Dataset extract:
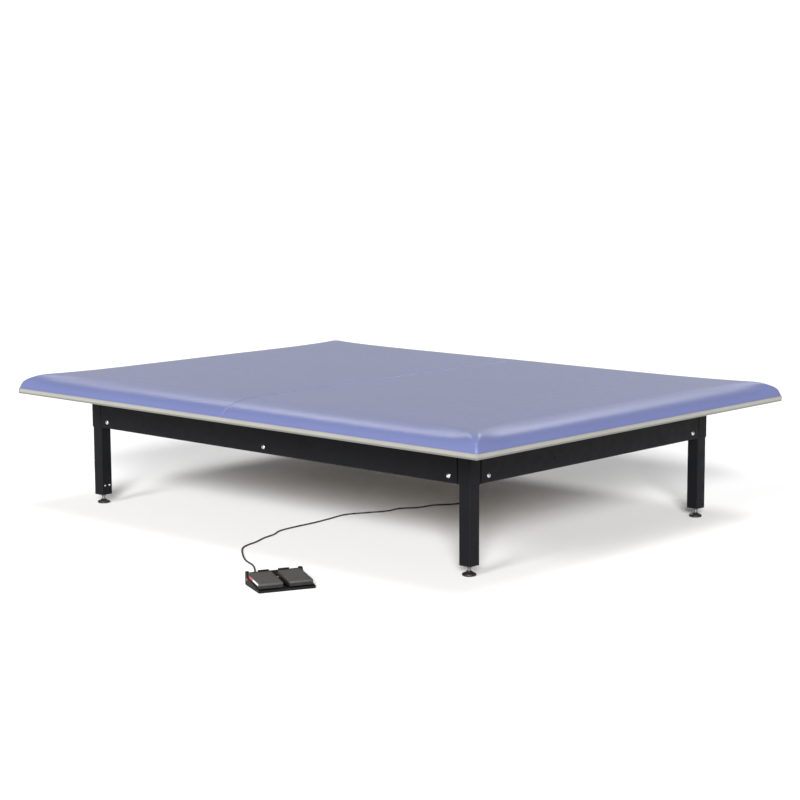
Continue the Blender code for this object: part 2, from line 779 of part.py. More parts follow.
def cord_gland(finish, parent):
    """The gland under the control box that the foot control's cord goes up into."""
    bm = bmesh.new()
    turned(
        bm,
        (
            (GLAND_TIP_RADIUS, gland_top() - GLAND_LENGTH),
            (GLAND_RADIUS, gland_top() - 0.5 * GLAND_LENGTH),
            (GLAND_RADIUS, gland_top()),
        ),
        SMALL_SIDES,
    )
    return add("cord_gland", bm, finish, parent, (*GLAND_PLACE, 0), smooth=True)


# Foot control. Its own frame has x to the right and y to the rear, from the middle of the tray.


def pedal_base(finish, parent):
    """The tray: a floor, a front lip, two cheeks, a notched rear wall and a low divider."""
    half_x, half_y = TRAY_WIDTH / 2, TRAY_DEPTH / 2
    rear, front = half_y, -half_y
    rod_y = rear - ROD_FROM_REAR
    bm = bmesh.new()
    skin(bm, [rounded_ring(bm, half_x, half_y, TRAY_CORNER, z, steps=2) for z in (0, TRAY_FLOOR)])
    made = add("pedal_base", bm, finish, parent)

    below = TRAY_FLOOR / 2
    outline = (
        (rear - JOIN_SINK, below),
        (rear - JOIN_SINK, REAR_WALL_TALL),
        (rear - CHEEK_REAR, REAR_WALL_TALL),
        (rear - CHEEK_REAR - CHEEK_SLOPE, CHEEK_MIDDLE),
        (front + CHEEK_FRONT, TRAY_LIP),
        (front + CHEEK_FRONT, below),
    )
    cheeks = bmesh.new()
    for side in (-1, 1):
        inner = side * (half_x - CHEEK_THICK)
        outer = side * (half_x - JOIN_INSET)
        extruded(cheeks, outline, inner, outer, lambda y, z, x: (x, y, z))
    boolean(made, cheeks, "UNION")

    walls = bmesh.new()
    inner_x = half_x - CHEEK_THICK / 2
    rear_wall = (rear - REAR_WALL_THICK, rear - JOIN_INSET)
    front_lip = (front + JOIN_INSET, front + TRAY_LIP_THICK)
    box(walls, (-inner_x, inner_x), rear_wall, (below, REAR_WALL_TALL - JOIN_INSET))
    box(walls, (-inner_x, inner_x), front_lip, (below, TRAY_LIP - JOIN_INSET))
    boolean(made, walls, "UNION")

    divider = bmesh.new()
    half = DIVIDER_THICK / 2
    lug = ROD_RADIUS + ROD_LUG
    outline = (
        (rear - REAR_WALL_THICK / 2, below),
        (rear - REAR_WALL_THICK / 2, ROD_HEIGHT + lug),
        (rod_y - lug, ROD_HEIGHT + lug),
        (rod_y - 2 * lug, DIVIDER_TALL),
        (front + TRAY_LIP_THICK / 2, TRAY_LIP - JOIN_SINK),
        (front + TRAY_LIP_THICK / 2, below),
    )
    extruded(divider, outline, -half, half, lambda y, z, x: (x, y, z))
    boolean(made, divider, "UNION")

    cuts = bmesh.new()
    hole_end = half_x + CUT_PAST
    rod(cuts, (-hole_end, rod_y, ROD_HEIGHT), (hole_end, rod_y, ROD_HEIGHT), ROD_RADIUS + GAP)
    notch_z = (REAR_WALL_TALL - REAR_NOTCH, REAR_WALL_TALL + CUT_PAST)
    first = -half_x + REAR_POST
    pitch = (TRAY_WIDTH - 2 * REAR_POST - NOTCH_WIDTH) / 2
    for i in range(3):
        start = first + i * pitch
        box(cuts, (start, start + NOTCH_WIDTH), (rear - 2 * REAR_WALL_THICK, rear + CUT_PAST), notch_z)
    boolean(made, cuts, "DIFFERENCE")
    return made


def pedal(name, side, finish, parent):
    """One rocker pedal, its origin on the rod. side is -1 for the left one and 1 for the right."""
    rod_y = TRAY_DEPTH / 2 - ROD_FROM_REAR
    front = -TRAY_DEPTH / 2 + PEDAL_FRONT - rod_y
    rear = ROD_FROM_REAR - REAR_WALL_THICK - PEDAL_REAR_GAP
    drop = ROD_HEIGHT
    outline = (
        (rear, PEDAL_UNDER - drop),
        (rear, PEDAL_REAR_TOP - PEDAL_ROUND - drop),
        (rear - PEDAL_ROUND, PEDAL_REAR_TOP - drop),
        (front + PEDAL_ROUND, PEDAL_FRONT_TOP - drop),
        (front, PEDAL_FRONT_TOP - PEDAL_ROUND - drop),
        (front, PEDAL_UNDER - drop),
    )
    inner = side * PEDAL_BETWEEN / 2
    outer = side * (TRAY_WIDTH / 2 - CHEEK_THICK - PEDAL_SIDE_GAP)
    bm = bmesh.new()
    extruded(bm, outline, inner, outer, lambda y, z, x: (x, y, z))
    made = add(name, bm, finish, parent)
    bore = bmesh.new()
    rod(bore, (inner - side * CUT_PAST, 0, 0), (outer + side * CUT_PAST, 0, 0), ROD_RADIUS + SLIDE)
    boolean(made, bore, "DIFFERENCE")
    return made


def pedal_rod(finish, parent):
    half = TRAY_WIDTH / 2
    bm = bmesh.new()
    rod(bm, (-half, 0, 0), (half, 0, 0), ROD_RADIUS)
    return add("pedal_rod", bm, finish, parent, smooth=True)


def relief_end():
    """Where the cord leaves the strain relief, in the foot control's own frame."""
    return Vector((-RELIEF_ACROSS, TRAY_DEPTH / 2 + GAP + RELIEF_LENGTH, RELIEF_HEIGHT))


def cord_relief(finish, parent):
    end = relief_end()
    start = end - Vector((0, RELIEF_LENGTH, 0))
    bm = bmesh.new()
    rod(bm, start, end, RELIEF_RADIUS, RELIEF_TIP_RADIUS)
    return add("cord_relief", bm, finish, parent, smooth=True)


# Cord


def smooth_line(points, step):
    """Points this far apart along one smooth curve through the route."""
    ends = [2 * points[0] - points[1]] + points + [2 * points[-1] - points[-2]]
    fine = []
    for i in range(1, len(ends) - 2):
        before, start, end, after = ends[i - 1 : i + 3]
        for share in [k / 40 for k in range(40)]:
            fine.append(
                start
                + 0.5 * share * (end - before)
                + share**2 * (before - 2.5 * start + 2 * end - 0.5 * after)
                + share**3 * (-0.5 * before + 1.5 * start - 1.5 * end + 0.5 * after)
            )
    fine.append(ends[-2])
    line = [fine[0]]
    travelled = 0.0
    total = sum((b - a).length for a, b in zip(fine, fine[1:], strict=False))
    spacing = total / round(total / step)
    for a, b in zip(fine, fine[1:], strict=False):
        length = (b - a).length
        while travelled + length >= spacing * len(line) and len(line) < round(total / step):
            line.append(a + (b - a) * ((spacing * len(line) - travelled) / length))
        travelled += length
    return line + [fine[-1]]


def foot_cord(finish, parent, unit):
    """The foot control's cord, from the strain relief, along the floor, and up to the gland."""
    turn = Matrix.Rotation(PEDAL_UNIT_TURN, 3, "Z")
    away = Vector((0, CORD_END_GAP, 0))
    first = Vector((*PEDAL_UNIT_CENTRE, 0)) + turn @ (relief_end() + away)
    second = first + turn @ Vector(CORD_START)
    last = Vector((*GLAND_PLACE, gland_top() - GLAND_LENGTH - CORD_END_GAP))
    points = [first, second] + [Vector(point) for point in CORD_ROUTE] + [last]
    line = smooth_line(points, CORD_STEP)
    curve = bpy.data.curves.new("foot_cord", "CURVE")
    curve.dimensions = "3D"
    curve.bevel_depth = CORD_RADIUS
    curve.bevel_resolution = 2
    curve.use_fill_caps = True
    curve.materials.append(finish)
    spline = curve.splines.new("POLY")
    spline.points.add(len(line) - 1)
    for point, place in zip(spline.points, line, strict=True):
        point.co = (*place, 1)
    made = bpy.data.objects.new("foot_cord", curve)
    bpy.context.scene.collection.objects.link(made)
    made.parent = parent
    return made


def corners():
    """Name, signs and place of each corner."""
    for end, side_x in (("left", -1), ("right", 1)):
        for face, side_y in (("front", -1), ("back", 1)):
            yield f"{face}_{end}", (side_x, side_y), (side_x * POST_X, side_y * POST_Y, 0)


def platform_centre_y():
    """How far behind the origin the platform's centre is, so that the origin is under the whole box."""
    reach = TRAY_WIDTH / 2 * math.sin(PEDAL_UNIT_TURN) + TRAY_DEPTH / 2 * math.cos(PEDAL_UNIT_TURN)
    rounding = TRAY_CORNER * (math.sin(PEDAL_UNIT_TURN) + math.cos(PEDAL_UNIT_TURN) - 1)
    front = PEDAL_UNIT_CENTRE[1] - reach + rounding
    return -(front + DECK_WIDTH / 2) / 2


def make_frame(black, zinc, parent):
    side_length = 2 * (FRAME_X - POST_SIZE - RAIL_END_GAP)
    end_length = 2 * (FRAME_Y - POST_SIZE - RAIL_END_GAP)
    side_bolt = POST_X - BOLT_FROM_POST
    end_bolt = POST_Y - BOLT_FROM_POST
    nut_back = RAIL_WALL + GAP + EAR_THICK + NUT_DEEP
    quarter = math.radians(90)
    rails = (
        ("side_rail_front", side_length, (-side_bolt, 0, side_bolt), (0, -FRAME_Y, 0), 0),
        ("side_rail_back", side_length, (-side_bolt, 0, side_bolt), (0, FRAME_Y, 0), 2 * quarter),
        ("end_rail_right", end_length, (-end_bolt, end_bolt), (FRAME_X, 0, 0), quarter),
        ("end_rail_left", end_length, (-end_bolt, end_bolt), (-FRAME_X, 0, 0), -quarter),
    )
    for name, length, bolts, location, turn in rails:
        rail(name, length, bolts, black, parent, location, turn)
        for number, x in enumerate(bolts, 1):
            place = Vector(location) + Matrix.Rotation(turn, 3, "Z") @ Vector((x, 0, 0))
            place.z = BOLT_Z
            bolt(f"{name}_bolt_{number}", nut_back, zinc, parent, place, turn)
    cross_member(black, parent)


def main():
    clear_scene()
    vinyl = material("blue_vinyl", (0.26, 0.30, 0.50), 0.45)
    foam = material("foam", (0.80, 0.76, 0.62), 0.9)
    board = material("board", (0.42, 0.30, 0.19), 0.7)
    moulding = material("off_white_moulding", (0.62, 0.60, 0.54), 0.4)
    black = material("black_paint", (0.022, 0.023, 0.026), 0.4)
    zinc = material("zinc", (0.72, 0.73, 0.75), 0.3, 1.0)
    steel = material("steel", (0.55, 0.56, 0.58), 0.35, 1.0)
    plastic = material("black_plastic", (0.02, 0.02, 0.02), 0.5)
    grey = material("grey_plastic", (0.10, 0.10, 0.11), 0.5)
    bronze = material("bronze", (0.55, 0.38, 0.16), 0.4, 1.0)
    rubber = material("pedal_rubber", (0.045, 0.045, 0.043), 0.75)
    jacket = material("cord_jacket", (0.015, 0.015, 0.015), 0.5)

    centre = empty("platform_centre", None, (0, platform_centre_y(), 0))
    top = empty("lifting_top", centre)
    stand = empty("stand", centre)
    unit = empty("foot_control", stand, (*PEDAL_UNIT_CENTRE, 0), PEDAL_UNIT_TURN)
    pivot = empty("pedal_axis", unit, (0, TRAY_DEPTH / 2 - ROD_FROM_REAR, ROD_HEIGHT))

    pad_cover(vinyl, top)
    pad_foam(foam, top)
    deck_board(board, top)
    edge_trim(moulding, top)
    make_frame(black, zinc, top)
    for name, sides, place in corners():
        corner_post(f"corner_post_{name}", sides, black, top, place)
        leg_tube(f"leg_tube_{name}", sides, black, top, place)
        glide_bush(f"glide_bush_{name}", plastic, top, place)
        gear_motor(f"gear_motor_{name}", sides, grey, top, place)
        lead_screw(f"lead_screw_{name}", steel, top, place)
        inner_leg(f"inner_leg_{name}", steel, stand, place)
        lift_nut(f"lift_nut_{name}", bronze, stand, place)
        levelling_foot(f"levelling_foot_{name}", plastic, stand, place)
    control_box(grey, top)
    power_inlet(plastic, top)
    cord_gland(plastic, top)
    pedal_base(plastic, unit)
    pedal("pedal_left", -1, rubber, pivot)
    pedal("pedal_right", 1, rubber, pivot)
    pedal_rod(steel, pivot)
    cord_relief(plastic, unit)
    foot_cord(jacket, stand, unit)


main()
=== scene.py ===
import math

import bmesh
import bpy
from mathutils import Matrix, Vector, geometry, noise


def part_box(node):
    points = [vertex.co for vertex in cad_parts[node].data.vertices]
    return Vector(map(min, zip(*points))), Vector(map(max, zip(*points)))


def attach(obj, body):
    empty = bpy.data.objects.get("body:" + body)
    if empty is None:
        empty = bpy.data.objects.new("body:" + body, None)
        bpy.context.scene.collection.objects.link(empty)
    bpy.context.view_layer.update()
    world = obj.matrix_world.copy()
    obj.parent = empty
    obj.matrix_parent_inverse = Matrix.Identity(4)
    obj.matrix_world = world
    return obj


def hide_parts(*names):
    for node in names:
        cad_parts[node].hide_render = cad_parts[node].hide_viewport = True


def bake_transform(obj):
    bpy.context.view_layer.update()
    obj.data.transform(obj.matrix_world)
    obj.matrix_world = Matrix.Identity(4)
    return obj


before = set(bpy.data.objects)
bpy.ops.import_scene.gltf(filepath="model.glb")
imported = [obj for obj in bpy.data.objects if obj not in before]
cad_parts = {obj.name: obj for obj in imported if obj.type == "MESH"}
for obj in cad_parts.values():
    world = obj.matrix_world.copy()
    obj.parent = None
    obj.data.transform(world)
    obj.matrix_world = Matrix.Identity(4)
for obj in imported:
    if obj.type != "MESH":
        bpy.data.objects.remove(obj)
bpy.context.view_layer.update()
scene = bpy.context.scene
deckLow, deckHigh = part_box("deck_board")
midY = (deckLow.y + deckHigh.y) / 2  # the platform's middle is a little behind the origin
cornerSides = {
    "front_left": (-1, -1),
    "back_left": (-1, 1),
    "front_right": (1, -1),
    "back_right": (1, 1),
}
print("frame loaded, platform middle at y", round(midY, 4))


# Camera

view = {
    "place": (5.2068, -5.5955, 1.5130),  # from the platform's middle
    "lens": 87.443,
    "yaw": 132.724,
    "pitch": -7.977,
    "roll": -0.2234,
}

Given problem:
The line containing "pad_cover(vinyl, top)" opens the part, and the line containing "before = set(bpy.data.objects)" closes it. Output that part exactly, with both, and only that.

Solution for this problem:
    pad_cover(vinyl, top)
    pad_foam(foam, top)
    deck_board(board, top)
    edge_trim(moulding, top)
    make_frame(black, zinc, top)
    for name, sides, place in corners():
        corner_post(f"corner_post_{name}", sides, black, top, place)
        leg_tube(f"leg_tube_{name}", sides, black, top, place)
        glide_bush(f"glide_bush_{name}", plastic, top, place)
        gear_motor(f"gear_motor_{name}", sides, grey, top, place)
        lead_screw(f"lead_screw_{name}", steel, top, place)
        inner_leg(f"inner_leg_{name}", steel, stand, place)
        lift_nut(f"lift_nut_{name}", bronze, stand, place)
        levelling_foot(f"levelling_foot_{name}", plastic, stand, place)
    control_box(grey, top)
    power_inlet(plastic, top)
    cord_gland(plastic, top)
    pedal_base(plastic, unit)
    pedal("pedal_left", -1, rubber, pivot)
    pedal("pedal_right", 1, rubber, pivot)
    pedal_rod(steel, pivot)
    cord_relief(plastic, unit)
    foot_cord(jacket, stand, unit)


main()
=== scene.py ===
import math

import bmesh
import bpy
from mathutils import Matrix, Vector, geometry, noise


def part_box(node):
    points = [vertex.co for vertex in cad_parts[node].data.vertices]
    return Vector(map(min, zip(*points))), Vector(map(max, zip(*points)))


def attach(obj, body):
    empty = bpy.data.objects.get("body:" + body)
    if empty is None:
        empty = bpy.data.objects.new("body:" + body, None)
        bpy.context.scene.collection.objects.link(empty)
    bpy.context.view_layer.update()
    world = obj.matrix_world.copy()
    obj.parent = empty
    obj.matrix_parent_inverse = Matrix.Identity(4)
    obj.matrix_world = world
    return obj


def hide_parts(*names):
    for node in names:
        cad_parts[node].hide_render = cad_parts[node].hide_viewport = True


def bake_transform(obj):
    bpy.context.view_layer.update()
    obj.data.transform(obj.matrix_world)
    obj.matrix_world = Matrix.Identity(4)
    return obj


before = set(bpy.data.objects)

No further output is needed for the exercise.